CHALLENGE »
Print the listing below exactly.
_ _ _
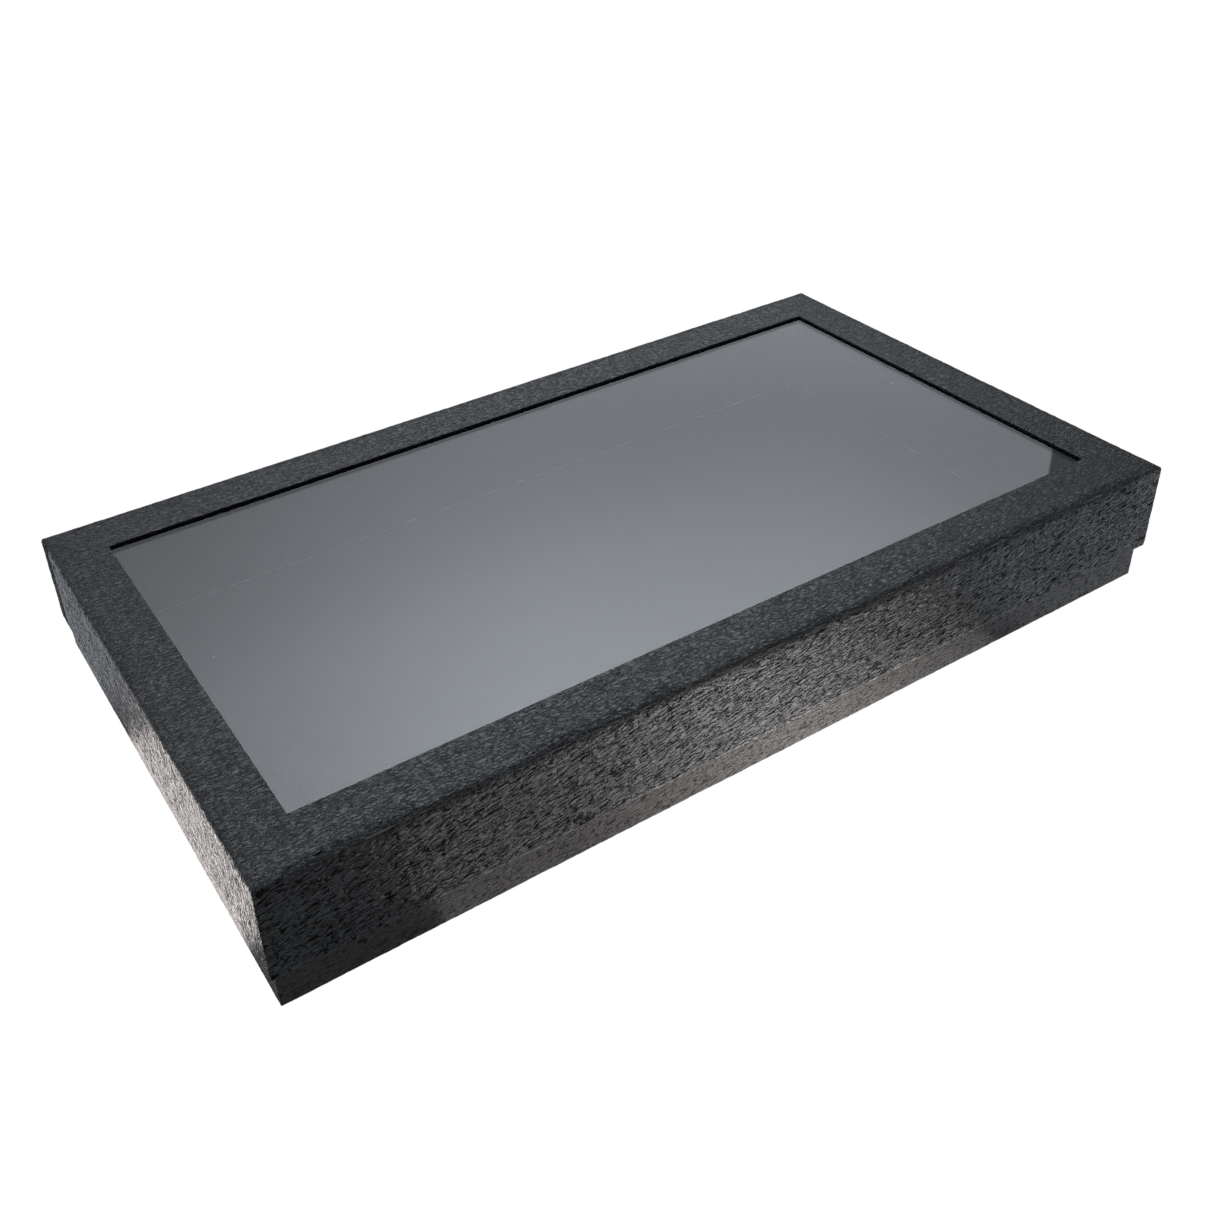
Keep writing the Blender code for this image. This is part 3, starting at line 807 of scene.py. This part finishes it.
# Floor, light and camera
def make_floor():
    """A floor that looks white, and that lights the case as a dim floor with soft bright pools."""
    mesh = bpy.data.meshes.new("studio_floor")
    ends = ((-1, -1), (1, -1), (1, 1), (-1, 1))
    mesh.from_pydata([(x * FLOOR_SIZE, y * FLOOR_SIZE, FLOOR_LEVEL) for x, y in ends], [], [(0, 1, 2, 3)])
    floor = add_object("studio_floor", mesh)
    material = bpy.data.materials.new("pale_floor")
    material.use_nodes = True
    tree = material.node_tree
    tree.nodes.clear()
    axes = put(tree, "SeparateXYZ", None, {0: put(tree, "TexCoord").outputs["Object"]})
    x, y = axes.outputs[0], axes.outputs[1]

    def span(value, low, high, blur):
        rise = mapped(tree, value, low - blur, low + blur, 0.0, 1.0)
        fall = mapped(tree, value, high - blur, high + blur, 1.0, 0.0)
        return product(tree, rise, fall)

    def pools(places):
        return [product(tree, span(x, *x_span), span(y, *y_span), glow) for x_span, y_span, glow in places]

    warm = total(tree, *pools(WARM_POOLS))
    cool = total(tree, *pools(COOL_POOLS), FLOOR_GLOW)
    strength = total(tree, warm, cool)
    share = maths(tree, "DIVIDE", cool, strength)
    pinker = mapped(tree, x, -0.17, -0.15, 1.0, 0.0)
    glowing = blended(tree, pinker, (1.0, 0.965, 0.94, 1), (1.0, 0.93, 0.90, 1))
    colour = blended(tree, share, glowing, (0.90, 0.95, 1.03, 1))
    bounce = put(tree, "Emission", None, {"Color": colour, "Strength": strength})
    seen = put(tree, "Emission", None, {"Color": WHITE, "Strength": 1.0})
    camera_ray = put(tree, "LightPath").outputs["Is Camera Ray"]
    both = put(tree, "MixShader", None, {0: camera_ray, 1: bounce.outputs[0], 2: seen.outputs[0]})
    tree.links.new(both.outputs[0], put(tree, "OutputMaterial").inputs["Surface"])
    mesh.materials.append(material)


def make_world():
    """A soft pale room, brightest high up ahead and to the right, with a dark gap past its wall's end."""
    world = bpy.data.worlds.new("soft_room")
    bpy.context.scene.world = world
    world.use_nodes = True
    tree = world.node_tree
    way = put(tree, "TexCoord").outputs["Generated"]
    axes = put(tree, "SeparateXYZ", None, {0: way})
    height = axes.outputs[2]
    azimuth = maths(tree, "ARCTAN2", axes.outputs[0], axes.outputs[1])

    def towards(degrees):
        a = math.radians(degrees)
        inputs = {0: way, 1: (math.sin(a), math.cos(a), 0.0)}
        return put(tree, "VectorMath", {"operation": "DOT_PRODUCT"}, inputs).outputs["Value"]

    def turning(first, last, to_first, to_last):
        return mapped(tree, azimuth, math.radians(first), math.radians(last), to_first, to_last)

    past_edge = mapped(tree, towards(GAP_EDGE + 90), 0.0, 0.003, 0.0, 1.0)
    ahead = mapped(tree, towards(GAP_EDGE), -0.3, 0.1, 0.0, 1.0)
    gap = product(tree, past_edge, ahead)
    above = mapped(tree, height, 0.46, 0.74, 0.97, 3.3)
    low_down = mapped(tree, height, 0.28, 0.42, 0.35, 1.0)
    overhead = mapped(tree, height, 0.80, 1.0, 1.0, 0.45)
    to_left, to_right = turning(6, 33, 0.50, 1.0), turning(42, 56, 1.0, 0.88)
    behind = mapped(tree, towards(ROOM_MIDDLE), -0.15, 0.45, 0.0, 1.0)
    sides = product(tree, to_left, to_right, behind)
    glow = product(tree, above, low_down, overhead, sides, mapped(tree, gap, 0.0, 1.0, 1.0, GAP_GLOW))
    glow = total(tree, glow, ROOM_GLOW)
    seen = put(tree, "LightPath").outputs["Is Camera Ray"]
    background = tree.nodes["Background"]
    feed(tree, background.inputs["Color"], blended(tree, seen, (0.90, 0.955, 1.03, 1), WHITE))
    feed(tree, background.inputs["Strength"], mapped(tree, seen, 0.0, 1.0, glow, 1.0))


def make_camera():
    data = bpy.data.cameras.new("view")
    data.sensor_width = SENSOR
    data.lens = LENS
    data.shift_x, data.shift_y = LENS_SHIFT
    data.clip_start, data.clip_end = 0.01, 20.0
    camera = add_object("view", data)
    ahead = Vector(CAMERA_AHEAD).normalized()
    right = ahead.cross(Vector(CAMERA_UP).normalized()).normalized()
    up = right.cross(ahead)
    turn = Matrix((right, up, -ahead)).transposed().to_4x4()
    camera.matrix_world = Matrix.Translation(Vector(CAMERA_PLACE)) @ turn
    bpy.context.scene.camera = camera


lid_leather = leatherette(
    "lid_leatherette",
    ridge=(0.024, 0.024, 0.025, 1),
    groove=(0.002, 0.002, 0.002, 1),
    rough_ridge=0.24,
    rough_groove=0.58,
    depth=0.22 * MM,
    size=1.06,
    sheen=WHITE,
)
base_leather = leatherette(
    "base_leatherette",
    ridge=(0.022, 0.021, 0.021, 1),
    groove=(0.005, 0.005, 0.005, 1),
    rough_ridge=0.34,
    rough_groove=0.58,
    depth=0.13 * MM,
    size=0.85,
    sheen=(1.0, 0.94, 0.91, 1),
)
for side_name in AXES:
    make_lid_cover(side_name, lid_leather)
    make_base_cover(side_name, base_leather)

# Each card's face, flecks, their share, roughness, fibre scale and relief
black_card = card(
    "black_card", (0.010, 0.010, 0.010, 1), (0.014, 0.014, 0.014, 1), 0.15, 0.85, 400.0, 0.001 * MM, 0.10
)
grey_board = card("grey_board", (0.30, 0.29, 0.27, 1), (0.12, 0.11, 0.10, 1), 0.7, 0.85, 700.0, 0.06 * MM)
kraft_tape = card("stay_paper", (0.42, 0.33, 0.22, 1), (0.25, 0.18, 0.11, 1), 0.5, 0.80, 800.0, 0.03 * MM)
sole_paper = card("sole_paper", (0.030, 0.030, 0.031, 1), (0.10, 0.10, 0.10, 1), 0.5, 0.78, 900.0, 0.04 * MM)
stop_card = card(
    "retainer_board", (0.040, 0.040, 0.041, 1), (0.12, 0.12, 0.11, 1), 0.5, 0.80, 800.0, 0.04 * MM
)
make_lid_board(grey_board)
make_pane(pane_glass("window_glass"))
for node_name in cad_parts:
    if "corner_stay" in node_name:
        dress(node_name, kraft_tape)
    elif "retainer" in node_name:
        dress(node_name, stop_card)
    elif "liner" in node_name:
        dress(node_name, black_card)
dress("base_board", grey_board)
dress("base_bottom_sheet", sole_paper)
make_glue_beads(dried_glue("dried_glue"))

make_floor()
make_world()
make_camera()
bpy.context.scene.view_settings.view_transform = "Standard"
_ _ _
THE SOLUTION »
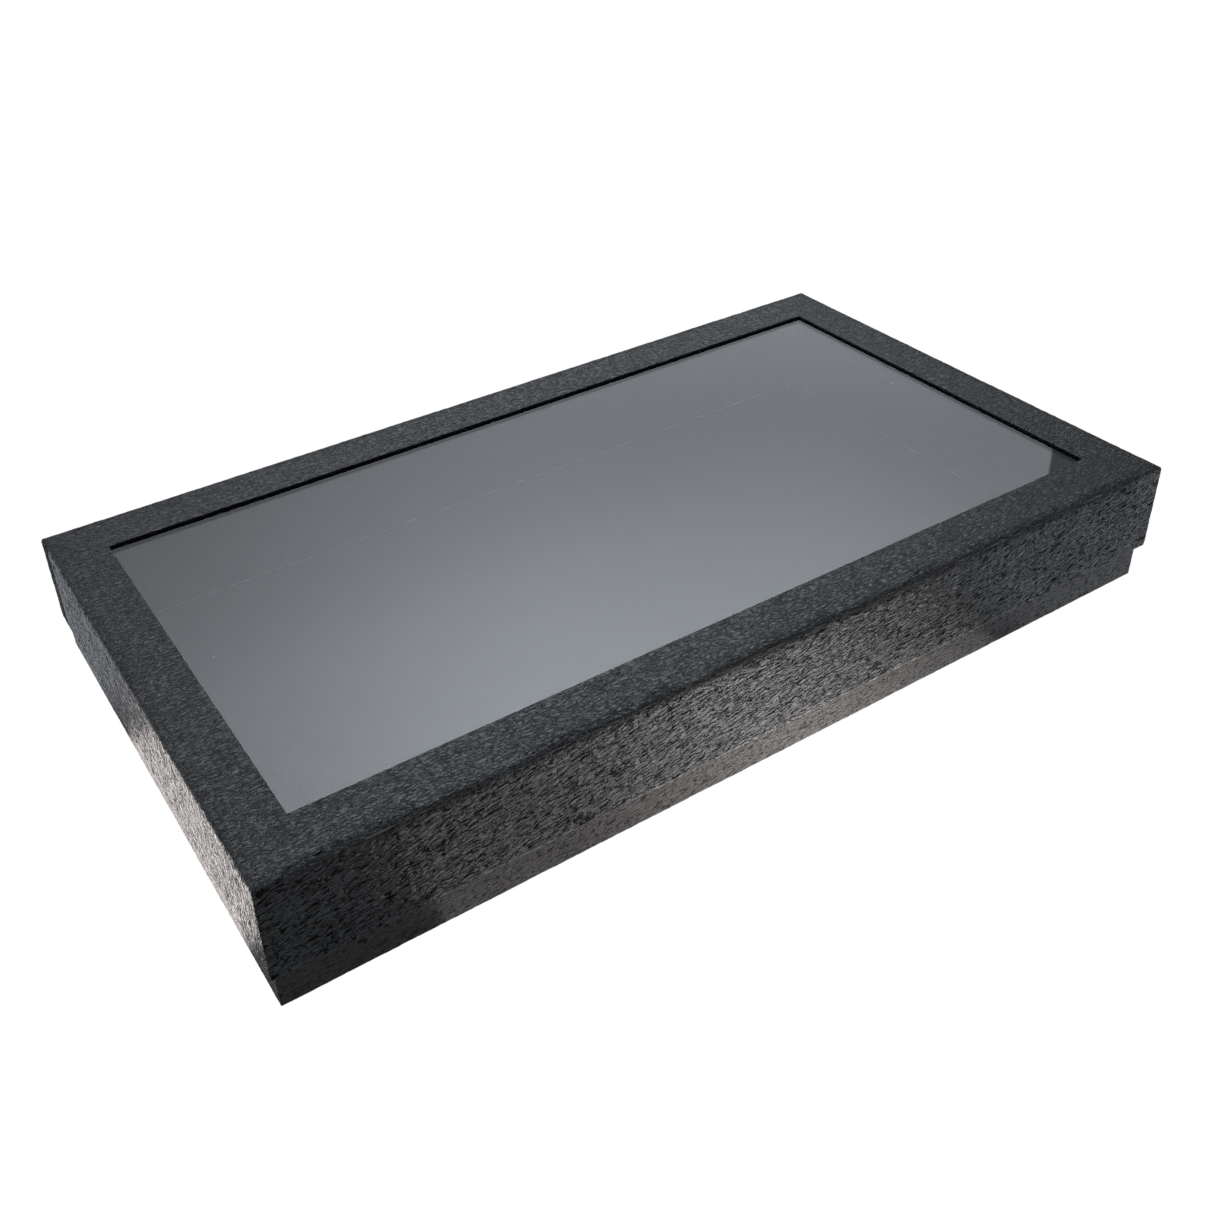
Keep writing the Blender code for this image. This is part 3, starting at line 807 of scene.py. This part finishes it.
# Floor, light and camera
def make_floor():
    """A floor that looks white, and that lights the case as a dim floor with soft bright pools."""
    mesh = bpy.data.meshes.new("studio_floor")
    ends = ((-1, -1), (1, -1), (1, 1), (-1, 1))
    mesh.from_pydata([(x * FLOOR_SIZE, y * FLOOR_SIZE, FLOOR_LEVEL) for x, y in ends], [], [(0, 1, 2, 3)])
    floor = add_object("studio_floor", mesh)
    material = bpy.data.materials.new("pale_floor")
    material.use_nodes = True
    tree = material.node_tree
    tree.nodes.clear()
    axes = put(tree, "SeparateXYZ", None, {0: put(tree, "TexCoord").outputs["Object"]})
    x, y = axes.outputs[0], axes.outputs[1]

    def span(value, low, high, blur):
        rise = mapped(tree, value, low - blur, low + blur, 0.0, 1.0)
        fall = mapped(tree, value, high - blur, high + blur, 1.0, 0.0)
        return product(tree, rise, fall)

    def pools(places):
        return [product(tree, span(x, *x_span), span(y, *y_span), glow) for x_span, y_span, glow in places]

    warm = total(tree, *pools(WARM_POOLS))
    cool = total(tree, *pools(COOL_POOLS), FLOOR_GLOW)
    strength = total(tree, warm, cool)
    share = maths(tree, "DIVIDE", cool, strength)
    pinker = mapped(tree, x, -0.17, -0.15, 1.0, 0.0)
    glowing = blended(tree, pinker, (1.0, 0.965, 0.94, 1), (1.0, 0.93, 0.90, 1))
    colour = blended(tree, share, glowing, (0.90, 0.95, 1.03, 1))
    bounce = put(tree, "Emission", None, {"Color": colour, "Strength": strength})
    seen = put(tree, "Emission", None, {"Color": WHITE, "Strength": 1.0})
    camera_ray = put(tree, "LightPath").outputs["Is Camera Ray"]
    both = put(tree, "MixShader", None, {0: camera_ray, 1: bounce.outputs[0], 2: seen.outputs[0]})
    tree.links.new(both.outputs[0], put(tree, "OutputMaterial").inputs["Surface"])
    mesh.materials.append(material)


def make_world():
    """A soft pale room, brightest high up ahead and to the right, with a dark gap past its wall's end."""
    world = bpy.data.worlds.new("soft_room")
    bpy.context.scene.world = world
    world.use_nodes = True
    tree = world.node_tree
    way = put(tree, "TexCoord").outputs["Generated"]
    axes = put(tree, "SeparateXYZ", None, {0: way})
    height = axes.outputs[2]
    azimuth = maths(tree, "ARCTAN2", axes.outputs[0], axes.outputs[1])

    def towards(degrees):
        a = math.radians(degrees)
        inputs = {0: way, 1: (math.sin(a), math.cos(a), 0.0)}
        return put(tree, "VectorMath", {"operation": "DOT_PRODUCT"}, inputs).outputs["Value"]

    def turning(first, last, to_first, to_last):
        return mapped(tree, azimuth, math.radians(first), math.radians(last), to_first, to_last)

    past_edge = mapped(tree, towards(GAP_EDGE + 90), 0.0, 0.003, 0.0, 1.0)
    ahead = mapped(tree, towards(GAP_EDGE), -0.3, 0.1, 0.0, 1.0)
    gap = product(tree, past_edge, ahead)
    above = mapped(tree, height, 0.46, 0.74, 0.97, 3.3)
    low_down = mapped(tree, height, 0.28, 0.42, 0.35, 1.0)
    overhead = mapped(tree, height, 0.80, 1.0, 1.0, 0.45)
    to_left, to_right = turning(6, 33, 0.50, 1.0), turning(42, 56, 1.0, 0.88)
    behind = mapped(tree, towards(ROOM_MIDDLE), -0.15, 0.45, 0.0, 1.0)
    sides = product(tree, to_left, to_right, behind)
    glow = product(tree, above, low_down, overhead, sides, mapped(tree, gap, 0.0, 1.0, 1.0, GAP_GLOW))
    glow = total(tree, glow, ROOM_GLOW)
    seen = put(tree, "LightPath").outputs["Is Camera Ray"]
    background = tree.nodes["Background"]
    feed(tree, background.inputs["Color"], blended(tree, seen, (0.90, 0.955, 1.03, 1), WHITE))
    feed(tree, background.inputs["Strength"], mapped(tree, seen, 0.0, 1.0, glow, 1.0))


def make_camera():
    data = bpy.data.cameras.new("view")
    data.sensor_width = SENSOR
    data.lens = LENS
    data.shift_x, data.shift_y = LENS_SHIFT
    data.clip_start, data.clip_end = 0.01, 20.0
    camera = add_object("view", data)
    ahead = Vector(CAMERA_AHEAD).normalized()
    right = ahead.cross(Vector(CAMERA_UP).normalized()).normalized()
    up = right.cross(ahead)
    turn = Matrix((right, up, -ahead)).transposed().to_4x4()
    camera.matrix_world = Matrix.Translation(Vector(CAMERA_PLACE)) @ turn
    bpy.context.scene.camera = camera


lid_leather = leatherette(
    "lid_leatherette",
    ridge=(0.024, 0.024, 0.025, 1),
    groove=(0.002, 0.002, 0.002, 1),
    rough_ridge=0.24,
    rough_groove=0.58,
    depth=0.22 * MM,
    size=1.06,
    sheen=WHITE,
)
base_leather = leatherette(
    "base_leatherette",
    ridge=(0.022, 0.021, 0.021, 1),
    groove=(0.005, 0.005, 0.005, 1),
    rough_ridge=0.34,
    rough_groove=0.58,
    depth=0.13 * MM,
    size=0.85,
    sheen=(1.0, 0.94, 0.91, 1),
)
for side_name in AXES:
    make_lid_cover(side_name, lid_leather)
    make_base_cover(side_name, base_leather)

# Each card's face, flecks, their share, roughness, fibre scale and relief
black_card = card(
    "black_card", (0.010, 0.010, 0.010, 1), (0.014, 0.014, 0.014, 1), 0.15, 0.85, 400.0, 0.001 * MM, 0.10
)
grey_board = card("grey_board", (0.30, 0.29, 0.27, 1), (0.12, 0.11, 0.10, 1), 0.7, 0.85, 700.0, 0.06 * MM)
kraft_tape = card("stay_paper", (0.42, 0.33, 0.22, 1), (0.25, 0.18, 0.11, 1), 0.5, 0.80, 800.0, 0.03 * MM)
sole_paper = card("sole_paper", (0.030, 0.030, 0.031, 1), (0.10, 0.10, 0.10, 1), 0.5, 0.78, 900.0, 0.04 * MM)
stop_card = card(
    "retainer_board", (0.040, 0.040, 0.041, 1), (0.12, 0.12, 0.11, 1), 0.5, 0.80, 800.0, 0.04 * MM
)
make_lid_board(grey_board)
make_pane(pane_glass("window_glass"))
for node_name in cad_parts:
    if "corner_stay" in node_name:
        dress(node_name, kraft_tape)
    elif "retainer" in node_name:
        dress(node_name, stop_card)
    elif "liner" in node_name:
        dress(node_name, black_card)
dress("base_board", grey_board)
dress("base_bottom_sheet", sole_paper)
make_glue_beads(dried_glue("dried_glue"))

make_floor()
make_world()
make_camera()
bpy.context.scene.view_settings.view_transform = "Standard"